Duckett never played high school baseball at Overbrook. Too busy running sprints and the 440 for a championship track team. Wound up playing baseball in the Main Line League for the Wayne Hawks. A manager in the league, a former Negro leaguer, suggested he try out for the Newark Eagles.
"They were playing the Stars on a Tuesday night," Duckett recalled. "It rained and it rained and it rained. Newark left town. The Stars manager said, 'How about coming out on Thursday and letting us look at you?' I played the next couple of games and they signed me.
"It was fun, playing in the North. When we went below Washington, it was miserable. No place for us to stay...The restaurants were closed by the time the ballgames ended. Go to the back of some store, get some lunch meat, eat on the bus.

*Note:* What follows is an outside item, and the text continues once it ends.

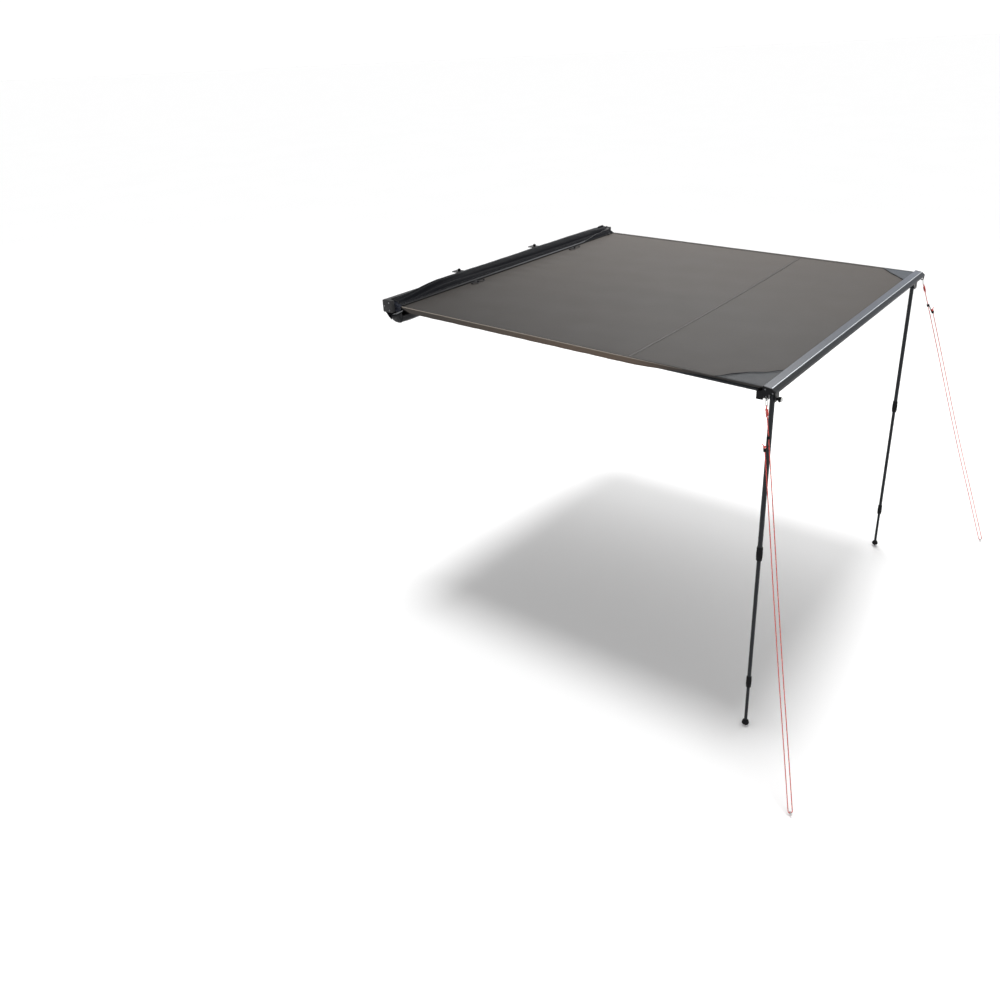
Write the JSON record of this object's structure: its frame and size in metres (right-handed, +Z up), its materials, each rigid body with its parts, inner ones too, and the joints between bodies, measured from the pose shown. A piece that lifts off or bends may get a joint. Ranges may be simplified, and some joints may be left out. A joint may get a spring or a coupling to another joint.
{
  "type": "vehicle side awning",
  "caption": "Pull-out vehicle side awning: zip bag on a back plate, stretched canopy, telescopic arms, front rail, folding telescopic legs, and pegged guy ropes.",
  "frame": {"origin": "middle of the back plate's flat rear face, which faces the vehicle", "axes": "+X to the vehicle's rear along the back plate, +Y towards the vehicle, +Z up"},
  "size_m": [2.644, 2.5945, 1.893],
  "materials": {
    "dark_aluminium": "matt anodised",
    "rail_paint": "satin powder coat",
    "black_tube": "satin black coat",
    "black_steel": "black powder coat",
    "black_plastic": "matt moulded",
    "bright_steel": "bright zinc",
    "bag_fabric": "coated, slightly glossy",
    "canopy_fabric": "woven ripstop, matt",
    "patch_fabric": "woven, matt",
    "red_rope": "braided"
  },
  "bodies": {
    "base": {"back_plate": "dark_aluminium", "end_cap_near": "black_plastic", "end_cap_far": "black_plastic", "mounting_bracket_front": "black_steel", "mounting_bracket_rear": "black_steel", "slot_bolt_front": "black_steel", "slot_bolt_rear": "black_steel", "bar_stud_front": "black_plastic", "bar_stud_rear": "black_plastic", "bag_cover": "bag_fabric", "bag_lower_flap": "bag_fabric", "tie_loop_front": "bag_fabric", "tie_loop_rear": "bag_fabric", "awning_canopy": "canopy_fabric", "arm_bracket_near": "black_steel", "arm_bracket_far": "black_steel"},
    "zip": {"zip_slider": "black_plastic"},
    "rail": {"front_rail": "rail_paint", "rail_corner_near": "black_plastic", "leg_hinge_near": "black_steel", "leg_pin_near": "bright_steel", "corner_patch_near": "patch_fabric", "rail_corner_far": "black_plastic", "leg_hinge_far": "black_steel", "leg_pin_far": "bright_steel", "corner_patch_far": "patch_fabric"},
    "near_arm": {"arm_knuckle_near": "black_plastic", "arm_outer_tube_near": "black_tube"},
    "near_arm_lock": {"arm_lock_near": "black_plastic"},
    "near_arm_inner": {"arm_inner_tube_near": "black_tube", "arm_tip_near": "black_plastic"},
    "near_leg_knob": {"leg_knob_near": "black_plastic"},
    "near_leg": {"leg_knuckle_near": "black_plastic", "leg_upper_tube_near": "black_tube"},
    "near_leg_upper_lock": {"leg_upper_lock_near": "black_plastic"},
    "near_leg_middle": {"leg_middle_tube_near": "black_tube"},
    "near_leg_lower_lock": {"leg_lower_lock_near": "black_plastic"},
    "near_leg_lower": {"leg_lower_tube_near": "black_tube", "leg_foot_near": "black_plastic"},
    "near_guy": {"rope_clip_near": "bright_steel", "guy_rope_near": "red_rope", "tensioner_near": "black_plastic", "peg_near": "bright_steel"},
    "far_arm": {"arm_knuckle_far": "black_plastic", "arm_outer_tube_far": "black_tube"},
    "far_arm_lock": {"arm_lock_far": "black_plastic"},
    "far_arm_inner": {"arm_inner_tube_far": "black_tube", "arm_tip_far": "black_plastic"},
    "far_leg_knob": {"leg_knob_far": "black_plastic"},
    "far_leg": {"leg_knuckle_far": "black_plastic", "leg_upper_tube_far": "black_tube"},
    "far_leg_upper_lock": {"leg_upper_lock_far": "black_plastic"},
    "far_leg_middle": {"leg_middle_tube_far": "black_tube"},
    "far_leg_lower_lock": {"leg_lower_lock_far": "black_plastic"},
    "far_leg_lower": {"leg_lower_tube_far": "black_tube", "leg_foot_far": "black_plastic"},
    "far_guy": {"rope_clip_far": "bright_steel", "guy_rope_far": "red_rope", "tensioner_far": "black_plastic", "peg_far": "bright_steel"}
  },
  "joints": [
    {"name": "zip_travel", "type": "slide", "parent": "base", "child": "zip", "axis": [-1, 0, 0], "range_m": [0, 1.86]},
    {"name": "rail_travel", "type": "slide", "parent": "base", "child": "rail", "axis": [0, 0.9998, 0.021], "range_m": [0, 0.83], "deforming": ["awning_canopy"]},
    {"name": "near_arm_swing", "type": "hinge", "parent": "base", "child": "near_arm", "pos_m": [-0.945, -0.046, -0.03076], "axis": [0, 0, 1], "range_deg": [0, 54]},
    {"name": "near_arm_lock_twist", "type": "hinge", "parent": "near_arm", "child": "near_arm_lock", "pos_m": [-0.945, -1.00079, -0.05086], "axis": [0, -0.9998, -0.021], "range_deg": [0, 90]},
    {"name": "near_arm_slide", "type": "slide", "parent": "near_arm", "child": "near_arm_inner", "axis": [0, 0.9998, 0.021], "range_m": [0, 0.83]},
    {"name": "near_leg_knob_spin", "type": "hinge", "parent": "rail", "child": "near_leg_knob", "pos_m": [-0.97, -2.0322, -0.086], "axis": [0, -1, 0], "range_deg": [0, 180]},
    {"name": "near_leg_fold", "type": "hinge", "parent": "rail", "child": "near_leg", "pos_m": [-0.97, -2.0322, -0.058], "axis": [0, -1, 0], "range_deg": [0, 90]},
    {"name": "near_leg_upper_lock_twist", "type": "hinge", "parent": "near_leg", "child": "near_leg_upper_lock", "pos_m": [-0.97, -2.0322, -0.78], "axis": [0, 0, 1], "range_deg": [0, 90]},
    {"name": "near_leg_middle_slide", "type": "slide", "parent": "near_leg", "child": "near_leg_middle", "axis": [0, 0, 1], "range_m": [0, 0.595]},
    {"name": "near_leg_lower_lock_twist", "type": "hinge", "parent": "near_leg_middle", "child": "near_leg_lower_lock", "pos_m": [-0.97, -2.0322, -1.443], "axis": [0, 0, 1], "range_deg": [0, 90]},
    {"name": "near_leg_lower_slide", "type": "slide", "parent": "near_leg_middle", "child": "near_leg_lower", "axis": [0, 0, 1], "range_m": [0, 0.182]},
    {"name": "near_guy_swing", "type": "hinge", "parent": "rail", "child": "near_guy", "pos_m": [-1.0028, -2.0192, -0.072], "axis": [-1, 0, 0], "range_deg": [0, 30]},
    {"name": "far_arm_swing", "type": "hinge", "parent": "base", "child": "far_arm", "pos_m": [0.945, -0.076, -0.03139], "axis": [0, 0, -1], "range_deg": [0, 54]},
    {"name": "far_arm_lock_twist", "type": "hinge", "parent": "far_arm", "child": "far_arm_lock", "pos_m": [0.945, -1.03079, -0.05149], "axis": [0, -0.9998, -0.021], "range_deg": [0, 90]},
    {"name": "far_arm_slide", "type": "slide", "parent": "far_arm", "child": "far_arm_inner", "axis": [0, 0.9998, 0.021], "range_m": [0, 0.83]},
    {"name": "far_leg_knob_spin", "type": "hinge", "parent": "rail", "child": "far_leg_knob", "pos_m": [0.87, -2.0322, -0.086], "axis": [0, 1, 0], "range_deg": [0, 180]},
    {"name": "far_leg_fold", "type": "hinge", "parent": "rail", "child": "far_leg", "pos_m": [0.87, -2.0322, -0.058], "axis": [0, 1, 0], "range_deg": [0, 90]},
    {"name": "far_leg_upper_lock_twist", "type": "hinge", "parent": "far_leg", "child": "far_leg_upper_lock", "pos_m": [0.87, -2.0322, -0.78], "axis": [0, 0, 1], "range_deg": [0, 90]},
    {"name": "far_leg_middle_slide", "type": "slide", "parent": "far_leg", "child": "far_leg_middle", "axis": [0, 0, 1], "range_m": [0, 0.595]},
    {"name": "far_leg_lower_lock_twist", "type": "hinge", "parent": "far_leg_middle", "child": "far_leg_lower_lock", "pos_m": [0.87, -2.0322, -1.443], "axis": [0, 0, 1], "range_deg": [0, 90]},
    {"name": "far_leg_lower_slide", "type": "slide", "parent": "far_leg_middle", "child": "far_leg_lower", "axis": [0, 0, 1], "range_m": [0, 0.182]},
    {"name": "far_guy_swing", "type": "hinge", "parent": "rail", "child": "far_guy", "pos_m": [1.0028, -2.0452, -0.072], "axis": [-1, 0, 0], "range_deg": [0, 30]}
  ],
  "couplings": [
    {"joint": "near_arm_slide", "follows": "rail_travel", "ratio": 1},
    {"joint": "far_arm_slide", "follows": "rail_travel", "ratio": 1}
  ]
}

"Eddie Gottlieb owned the team and he booked the games at Yankee Stadium. First time I played there, I was standing out at second base, thinking how Charlie Gehringer, who was my favorite player, had played there. A great thrill."
When you're a teenager, doubt is your roommate. Duckett remembers when he knew he could compete, playing against a major league team at Griffith Stadium in Washington.
"They had a pitcher they were high on, Walter Masterson," he recalled. "First time up, I hit a double to right-center. I'm at second, thinking I got lucky Next time up, I hit one to left-center. Slid into second with another double, and then realized I'd been looking at that kind of pitching all year, guys like Satchel Paige and Leon Day.
"My father had taken me to see Hilldale play when I was a kid. Hilldale wound up playing four games against the A's and beat 'em four in a row. After that, the commissioner stopped major league teams from playing black teams intact."
Barnstorming trips continued, Negro leaguers playing against major leaguers, holding their own. An East-West All-Star Game was a brilliant success, luring entertainment celebrities, drawing huge crowds. And then, the Negro league world crumbled after 1947, when Jackie Robinson integrated big-league baseball, playing for the Dodgers. Duckett had known about Robinson for some time.
"His brother Mack was an Olympic sprinter," Duckett said. "He was talking to me, telling me he had a brother who played second base. It went in one ear and out the other. I always thought of Jackie as a football player. I guess Branch Rickey knew more than we did. [The Kansas City Monarchs] signed him and he wasn't nearly the best player in the [Negro] league. It shocked me when Rickey signed him, because I thought there were so many others who could have gone first. The Dodgers sent him to Montreal and he set that league on fire.''
It shocked Duckett when Robinson wrote a scathing article for Ebony magazine, demeaning the Negro leagues and the off-the-field behavior of its players.
"The problem was," Duckett said, "that lots of people thought all black players were alcoholics or woman-chasers.
"On the Stars, they called us the deacons; Cash, Glenn and myself. We were all raised in the church."
It did not shock Duckett that the Phillies were pitifully slow in signing minority players.
"The press, mostly the Philadelphia Tribune, talked the Phillies into giving Roy Campanella a tryout," Duckett said grimly. "They said he might not even be a minor league player. Soon after that, he got hooked up with the Dodgers. Roy always said, 'They didn't give me much of a tryout.' "
Duckett got his chance, too late. The Giants signed him, and he reported to their spring-training site in Phoenix in 1951.
"And I came up with rheumatic fever," he said. "I was 29, going on 30 and the rheumatic fever almost took my life.
"Had a severe case of pneumonia, too. They were worried about it affecting my heart. They wouldn't let me play any sports. After a couple of years, I'd made a recovery, but I lost 5 years."
Duckett and the other Stars survivors appear at memorabilia shows, part of a dwindling group of Negro league alumni.
"When we first started the Negro League Players Association," he said, "there were 200 members, including some of the Hall of Famers. Then, they started dying off. Satchel died, Cool Papa Bell died.
"We started going around, giving talks to high school kids, to college kids. It seemed that white folks knew more about the league than black folks.
"And then they started talking about a memorial, 5 or 6 years ago. I think it's going to be a nice thing, letting people know where the ballpark used to be."
Meanwhile, Duckett can close his eyes and visualize where second base used to be, where, at 17, he learned to spin out of the way of razor-sharp spikes and make the doubleplay.